If front HO2S wiring is crossed, vehicle will operate properly until sensors reach operating temperature. ECM will then cause one bank of cylinders to run very rich and the other bank to run very lean. This will cause engine to misfire, idle rough and emit black smoke, with possible catalytic converter damage.
Indications of HO2S failure may be a strong smell of rotten eggs until default condition is initiated, high CO readings and/or MIL is illuminated. Check for contaminated sensor, poor connections, loose terminals, and open or shorted wires. Ensure wiring to primary sensors is not crossed.
With engine running at normal operating temperature, measure HO2S output voltage between HO2S 4-pin connector terminals No. 1 and 2. See Fig. 7 . Output voltage on primary HO2S should change between approximately 0.2 volts (rich mixture) and approximately 4.7 volts (lean mixture). Using a Snap-On Personal Automotive Computer (PAC), compare wave pattern with known-good wave patterns. See Fig. 8 . Oxygen content of exhaust gases after catalytic converter should be nearly constant, causing little voltage change in secondary HO2S.
Measure HO2S heater resistance between sensor connector terminals No. 3 and 4. See appropriate WIRING DIAGRAMS article. See Fig. 7 . HO2S heater resistance at 68 F (20 C) should be approximately 5.7 ohms.

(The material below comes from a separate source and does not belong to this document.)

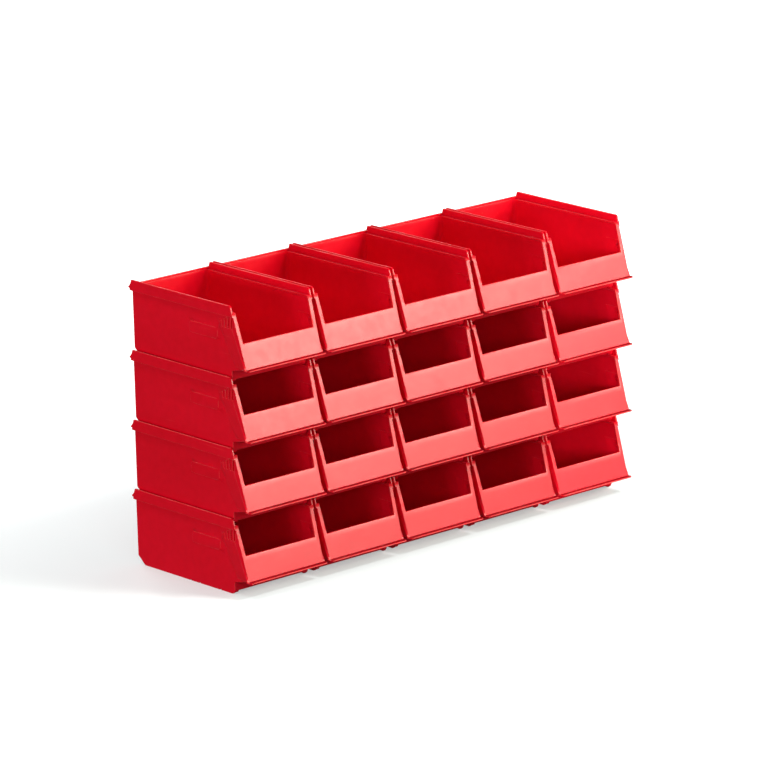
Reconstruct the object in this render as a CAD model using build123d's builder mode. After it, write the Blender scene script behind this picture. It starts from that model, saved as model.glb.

Fig. 7: Identifying 4-Pin Sensor Connector Terminals
Fig. 8: Identifying Known-Good HO2S Wave Patterns
April, 20, 2010 AT 4:02 PM
I took to a mechanic to do the cataylic converters. Not sure what he put in. Replaced the oxygen sensors yesterday after the converters were done. Had a mechanic come to the house and he did an oil pressure test, checks the plugs, sensors, engine looks and sounds good and recommends to replace the timing belt because it runs fine until you accerlate to a high rpm and the engine skips or sputters. Sounds like it wants to backfire. In his opinion sound like a timing chain. Any thoughts on that?